You can see a lot of traditions like processions and religious ceremonies in all over Spain. If you fancy experiencing the most extraordinary parades, Andalusia is the right place to go. In that region, the most spectacular festivities take place. Thousands of pilgrims from all over the world gather in Andalusian capital, Seville, to witness the celebrations and extravagant “pasos”. Paso is an enormous float adorned with life-size wooden statues of biblical characters, designed especially for religious processions.
In Catalonia, it is a bit different. The processions aren’t as spectacular as in the rest of the country. On the other hand, there are other amazing traditions that are worth witnessing and taking part in:
Mona de Pascua
One of Barcelona’s most famous Easter traditions is “Mona de Pascua“. In fact, it is a cake of different flavors decorated with chocolate Easter eggs, colorful feathers, and little chicks. Mona is the Moroccan word for gift. Therefore, godparents give this cake to children on Easter Sunday.
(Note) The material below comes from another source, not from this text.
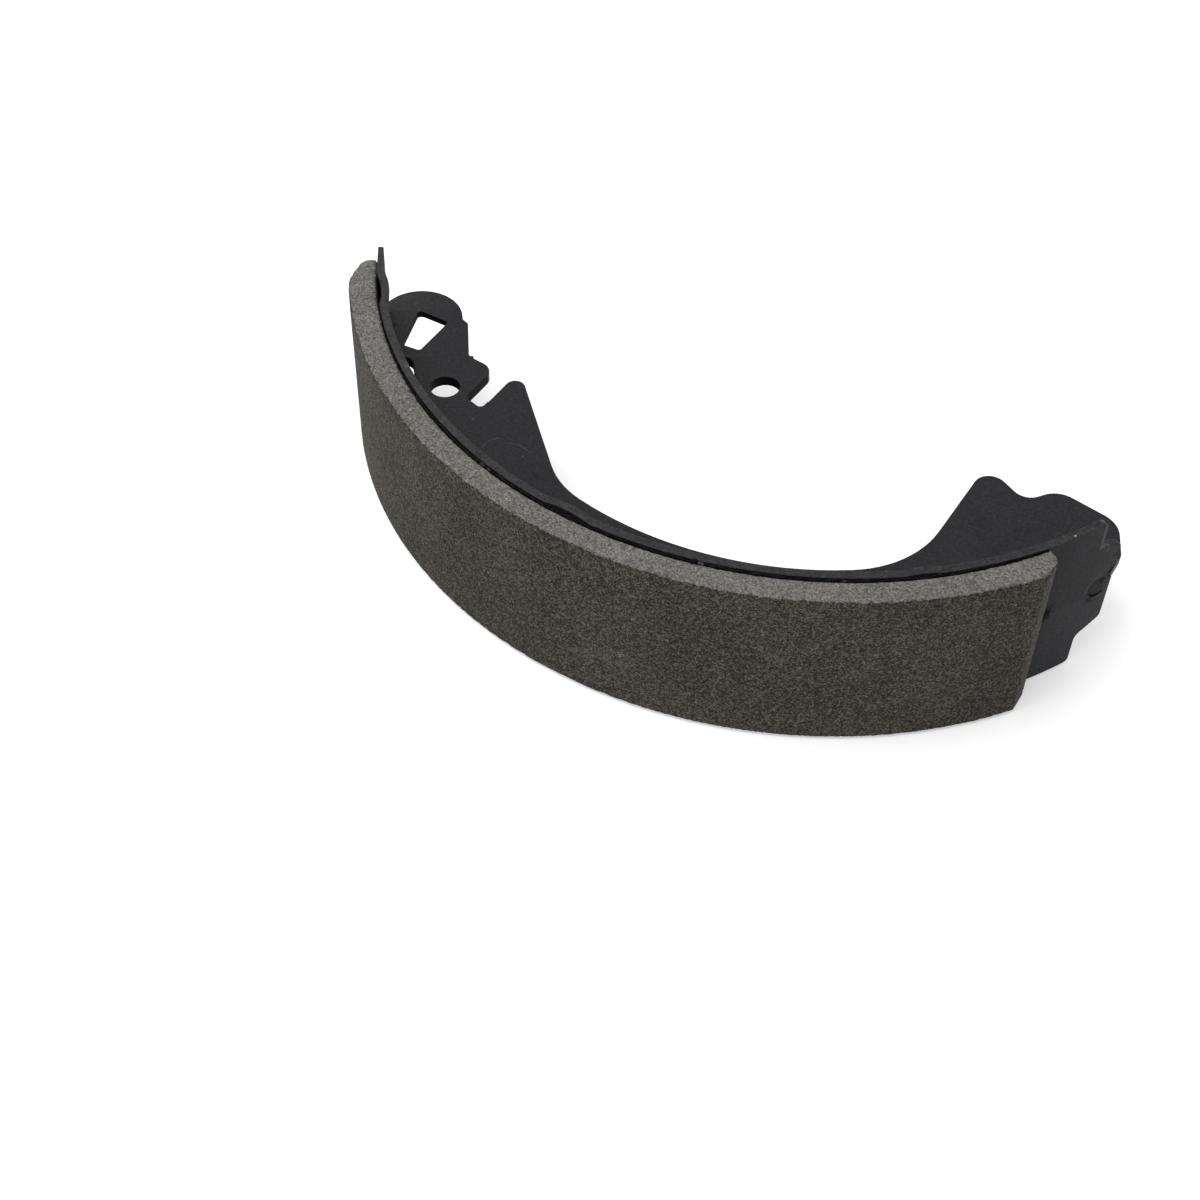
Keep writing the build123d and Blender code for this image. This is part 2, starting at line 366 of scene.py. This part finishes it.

They will then enjoy it on Easter Monday together with the whole family.
Traditional Monas were round with hard boiled eggs in them. Nowadays, this delicacy has evolved and can be decorated with breathtaking chocolate creations and filled with crème brûlée, chocolate, cream or butter. The cake can take the form of small houses, footballs, and faces of popular cartoon characters. Whatever suits the godchild. Each egg represents a year of the child’s life from 2 to 12 years old. Eggs are the most important element of Easter in many places around Europe because they are part of the symbolism related to the arrival of spring and the fertility rituals. Even if you don’t have a sweet tooth, you can still enjoy the traditional cake. Mona de Pascua doesn’t have to be only sweet. Many people enjoy it with savory products such as cured meat.
Palm Sunday (Domingo de Ramos)
Once again, godparents play an important role in Easter celebrations in Barcelona. On Palm Sunday, the week before Easter Sunday, they give children palm leaves turned into beautiful decorative shapes. Boys receive tall palms (palmónes) and girls intricately woven palms (palmas). It takes a lot of skills to create those. But don’t worry, if you want to get one, you can buy it at the market stands outside the Cathedral, Sagrada Familia or on Rambla Catalunya.
During the service, the priest comes out to bless the Palmónes and Palmas with holy water. It is in the memory of Jesus‘ journey to Jerusalem, where the path was lined up with palm leaves. At the end of the day, some people will leave their palm leaves on the balcony as a decoration to dry out. On Ash Wednesday, they are all burnt and the priest uses the ashes to draw a cross on your forehead, marking the start of Lent.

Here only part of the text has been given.